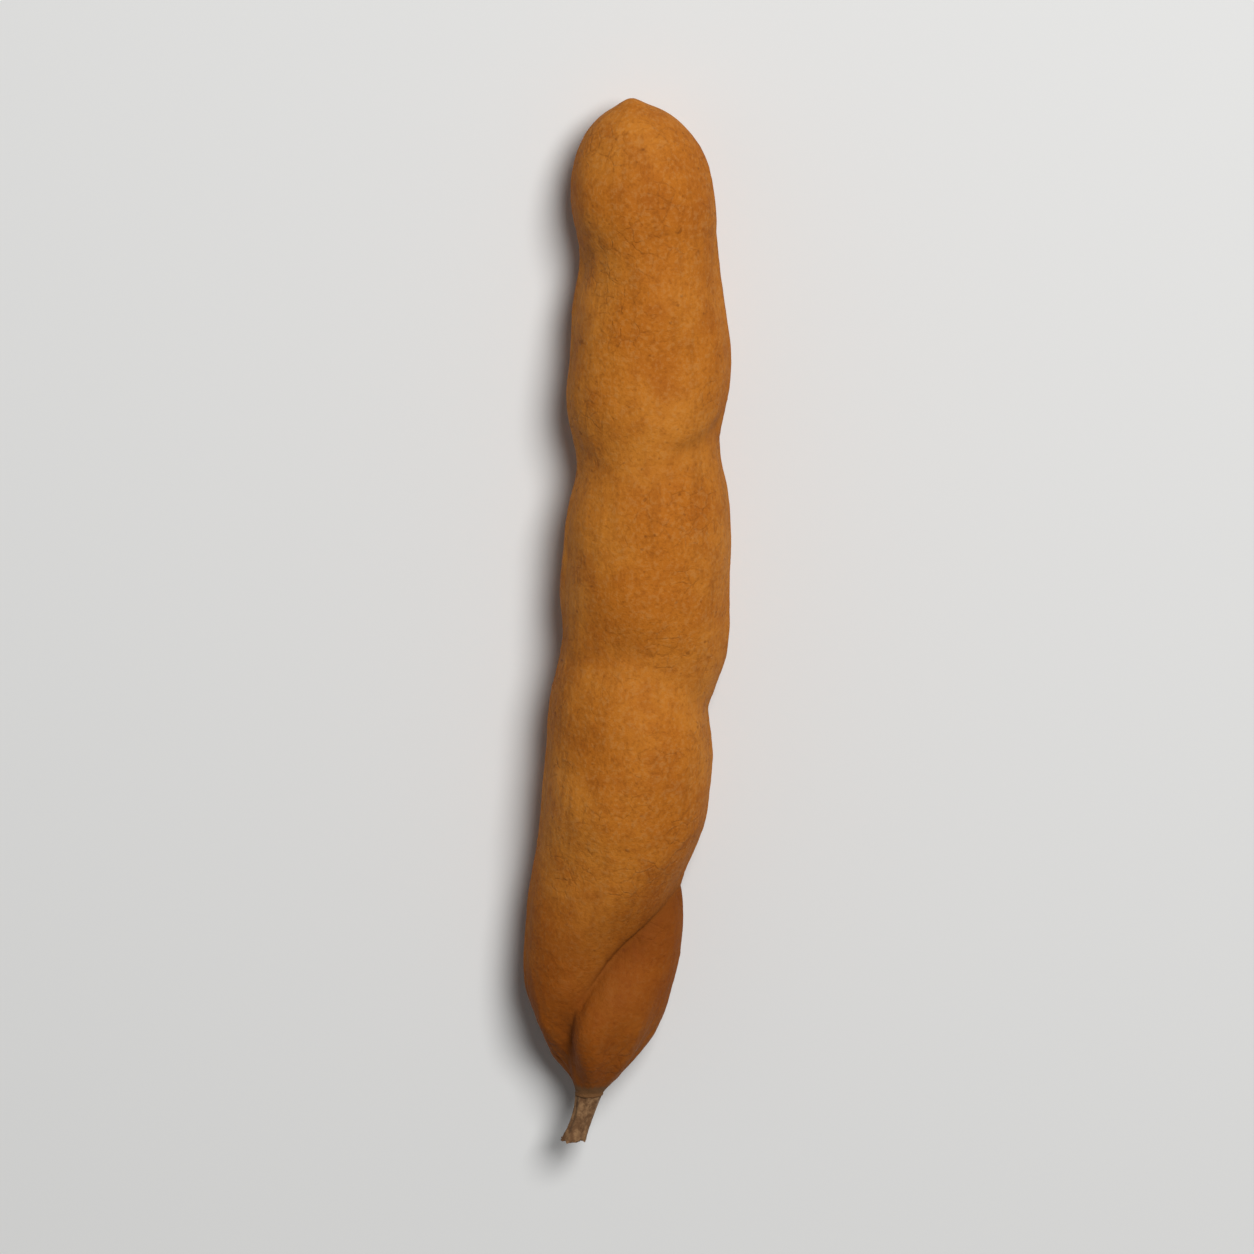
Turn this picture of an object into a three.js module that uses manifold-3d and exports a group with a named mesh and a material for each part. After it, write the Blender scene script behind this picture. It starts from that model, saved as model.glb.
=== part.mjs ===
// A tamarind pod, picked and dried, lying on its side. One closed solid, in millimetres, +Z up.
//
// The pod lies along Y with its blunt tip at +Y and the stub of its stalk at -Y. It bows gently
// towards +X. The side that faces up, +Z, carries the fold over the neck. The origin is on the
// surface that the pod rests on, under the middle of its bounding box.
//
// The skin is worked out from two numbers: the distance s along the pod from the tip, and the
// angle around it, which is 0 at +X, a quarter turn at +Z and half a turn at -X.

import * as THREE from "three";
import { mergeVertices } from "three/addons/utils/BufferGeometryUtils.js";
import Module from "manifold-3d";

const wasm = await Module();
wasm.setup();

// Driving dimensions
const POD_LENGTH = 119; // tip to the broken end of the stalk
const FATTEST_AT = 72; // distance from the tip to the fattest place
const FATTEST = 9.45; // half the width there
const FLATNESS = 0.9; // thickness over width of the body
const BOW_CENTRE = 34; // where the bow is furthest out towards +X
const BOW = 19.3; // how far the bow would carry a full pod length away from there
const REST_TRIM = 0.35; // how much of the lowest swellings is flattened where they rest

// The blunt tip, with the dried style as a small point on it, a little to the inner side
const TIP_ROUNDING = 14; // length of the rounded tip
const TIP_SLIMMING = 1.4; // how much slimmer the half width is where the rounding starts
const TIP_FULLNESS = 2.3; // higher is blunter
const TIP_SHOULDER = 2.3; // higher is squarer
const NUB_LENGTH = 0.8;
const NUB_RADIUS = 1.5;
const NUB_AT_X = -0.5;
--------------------
» Exercise aim
Print only the lines that run from the start of the listing to the line bearing "turn at -X."; please keep the first line and that last one, exactly as they appear.

» Output of the exercise
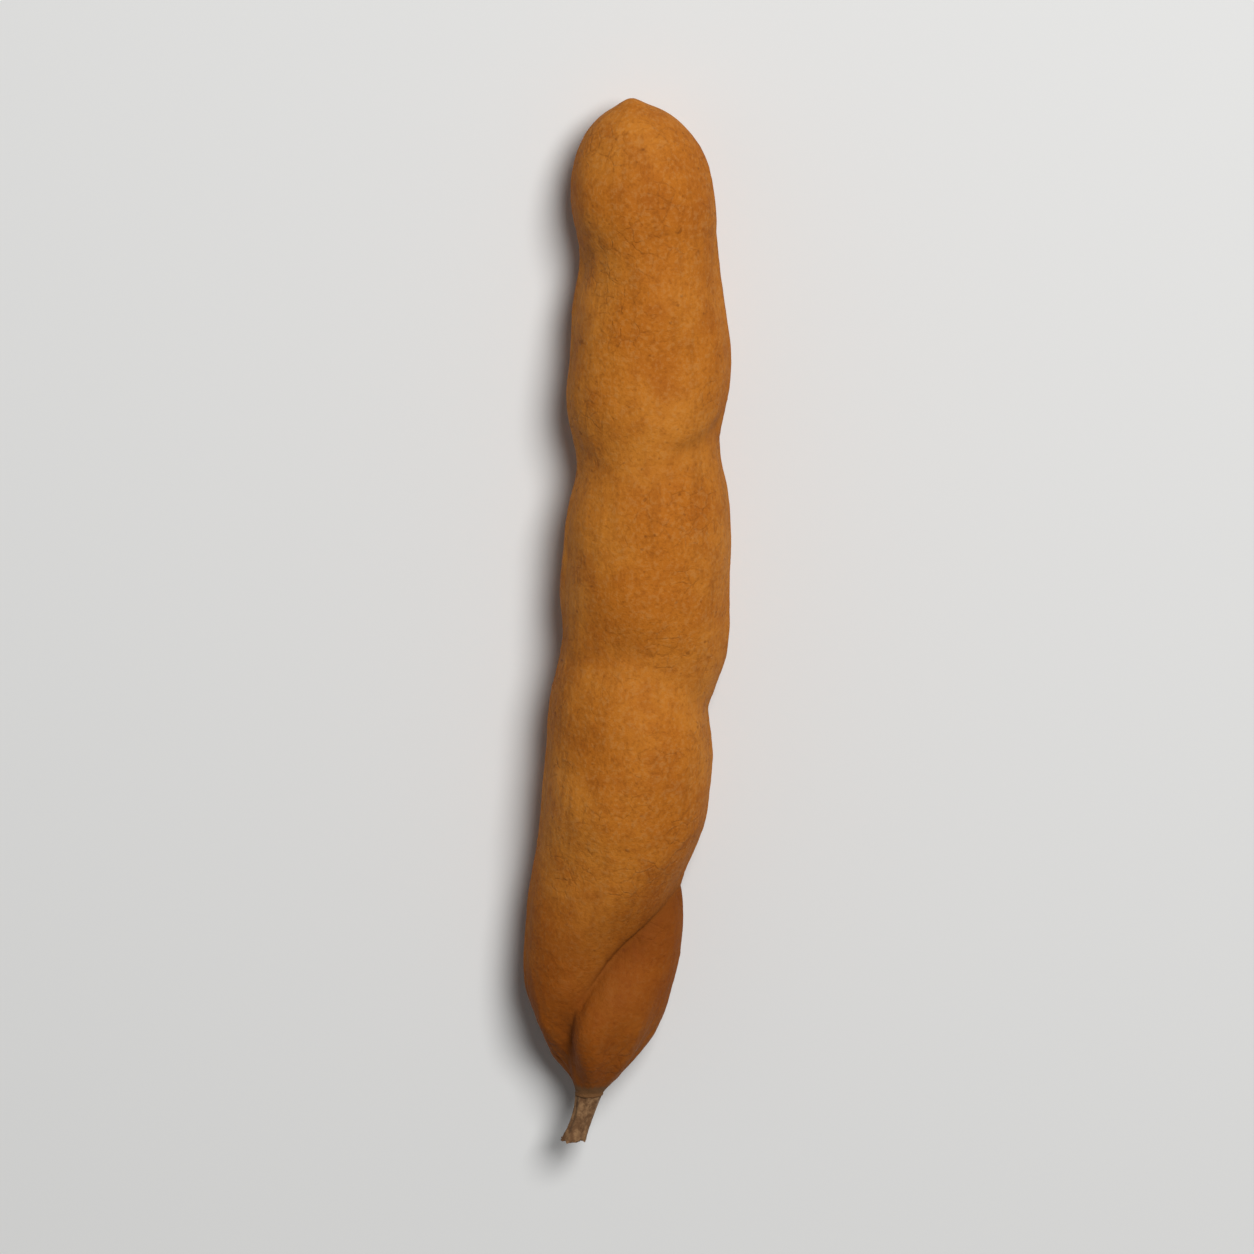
Turn this picture of an object into a three.js module that uses manifold-3d and exports a group with a named mesh and a material for each part. After it, write the Blender scene script behind this picture. It starts from that model, saved as model.glb.
=== part.mjs ===
// A tamarind pod, picked and dried, lying on its side. One closed solid, in millimetres, +Z up.
//
// The pod lies along Y with its blunt tip at +Y and the stub of its stalk at -Y. It bows gently
// towards +X. The side that faces up, +Z, carries the fold over the neck. The origin is on the
// surface that the pod rests on, under the middle of its bounding box.
//
// The skin is worked out from two numbers: the distance s along the pod from the tip, and the
// angle around it, which is 0 at +X, a quarter turn at +Z and half a turn at -X.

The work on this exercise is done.